Le ministère de la défense à Abu Dhabi a envoyé un message précis. Les EAU ont lancé les premiers vols logistiques pour soutenir les efforts de la France et de l'alliance dirigée par Paris dans la "lutte contre le terrorisme dans la région du Sahel". Selon l'agence de presse officielle émiratie, Wam, le gouvernement des EAU a déclaré qu'il était "désireux de contribuer à assurer la sécurité et la stabilité dans la région". Une expression qui a plusieurs facettes, surtout dans une région où les équilibres non seulement régionaux mais aussi internationaux sont en jeu. Car il est clair que l'intérêt de la France et des Émirats n'est pas seulement celui de stabiliser la zone pour soutenir les nations sahéliennes, mais aussi celui d'éviter que des forces contraires au programme d'Abu Dhabi et de Paris (donc les forces turques) parviennent à prendre le contrôle d'une zone particulièrement importante tant pour les ressources énergétiques que pour le contrôle des flux migratoires. Ainsi que la Libye, véritable théâtre d'un "grand jeu" nord-africain.
Pour
les Émirats et pour la France, l'ennemi public numéro un en ce moment
est la Turquie. Et la démarche d'Abu Dhabi et de Paris doit être lue
principalement dans une optique anti-Ankara, surtout après la mort
d'Idriss Deby. La mort du président du Tchad a été un véritable coup de
semonce. Comme l'écrit Filippo Ivardi Ganapini pour Il Domani,
l'assassinat du leader de N'Djamena, par les rebelles du Fact conduit
inévitablement à deux possibilités: (1) la poursuite d'une transition
militaire très difficile ou(2) l'entrée des rebelles dans la capitale, lesquels
selon des sources locales, sont soutenus par la Turquie et le Qatar. Un
danger également réitéré par l'historien et analyste Roland Lombardi qui
a confirmé à Al Monitor que "le Tchad de Deby est le 'mur' qui
bloque et empêche la progression de l'islamisme et de l'influence
turque en Afrique".
La chute de ce "mur" est donc le véritable problème
qui a déclenché l'entrée en lice des Émirats, la Sparte du Golfe, une
puissance qui participe désormais au défi lancé aux Turcs et aux Qataris
partout où il existe une force liée à Doha et à Ankara.
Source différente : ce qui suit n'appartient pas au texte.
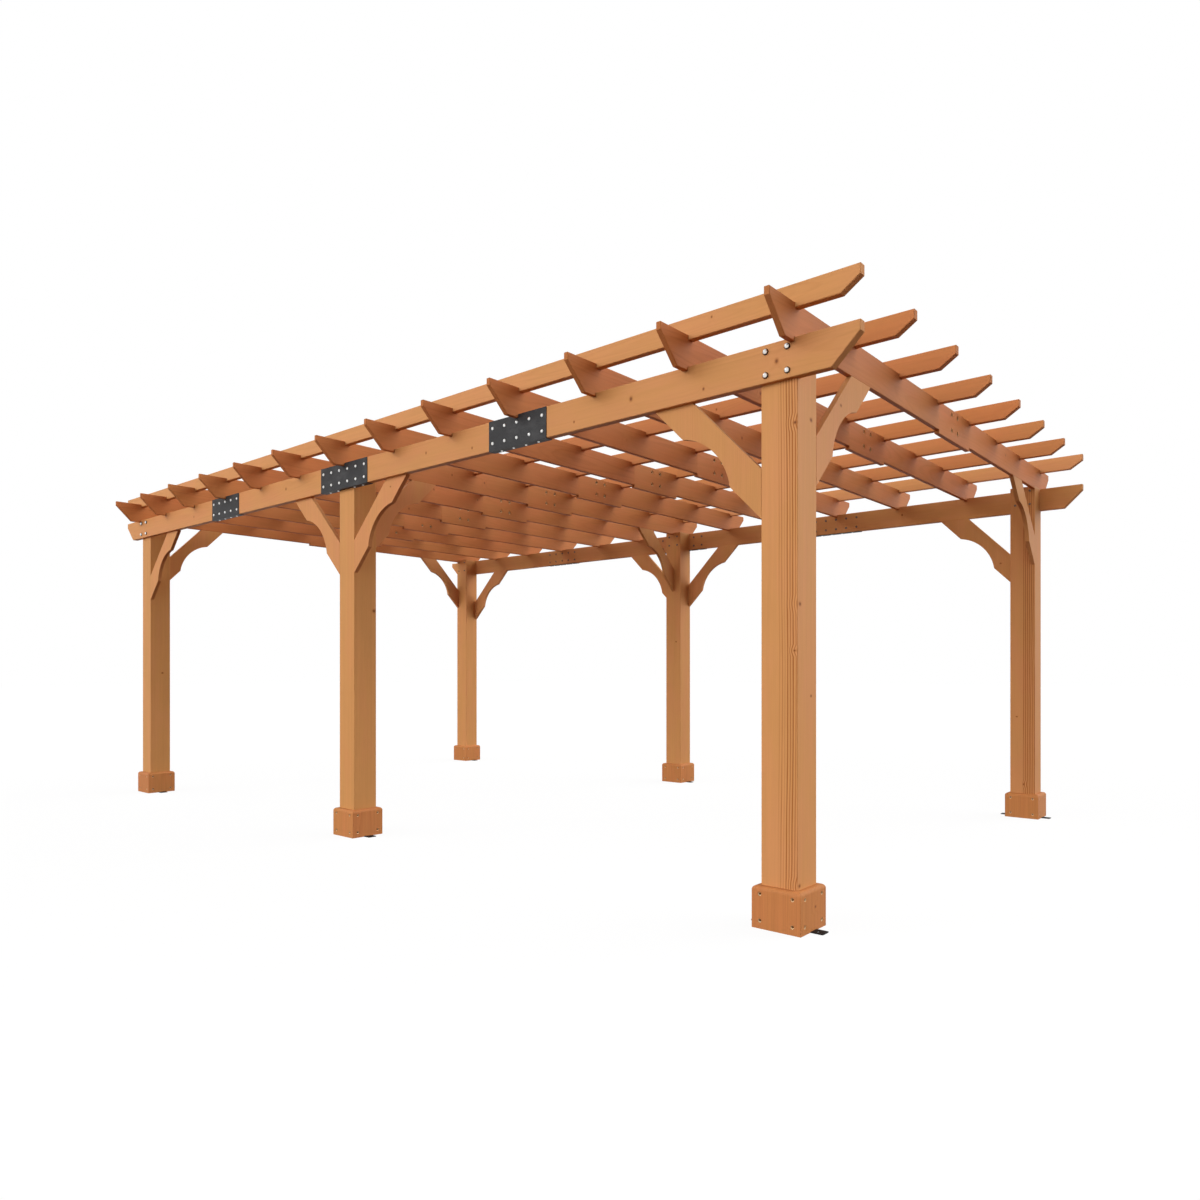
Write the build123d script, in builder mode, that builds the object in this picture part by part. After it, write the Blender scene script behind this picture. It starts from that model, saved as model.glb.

Des sources
grecques confirment cette thèse, et il y a aussi ceux qui parlent d'un
intérêt turc pour quelques avant-postes, petits mais significatifs, au
Niger et au Tchad, non seulement pour défier les Français sur le
terrain, ce qui constitue également un défi lancé par Ankara à la
présence française au Fezzan.
Le contrôle du Tchad, à ce moment-là, devient donc essentiel. La porte d'entrée sud de la Libye, en particulier la Cyrénaïque, est la clé d'un nouveau point de pression dans le jeu qui se joue pour contrôler le pays d'Afrique du Nord. Mais c'est aussi exclure une puissance rivale d'un pays fondamental dans la lutte pour le cœur de l'Afrique et pour les ressources de la zone. C'est un lieu qui intéresse tout le monde, Français, Italiens, Turcs, Émiratis, Qataris, Russes, Égyptiens et Soudanais. Et dans ce contexte, il y a aussi les puissances européennes, que Paris voudrait impliquer dans les délicates opérations au Sahel pour éviter d'avoir à supporter trop longtemps le poids de la campagne militaire contre les rebelles et les terroristes islamistes marginaux. Il n'est donc pas surprenant que les blocs qui se défient au Tchad et dans tout le Sahel soient toujours les mêmes. En effet, l'élan de la Turquie vers l'Afrique s’oppose aux intérêts français, à l'expansionnisme des Émirats et suscite les craintes de l'Égypte.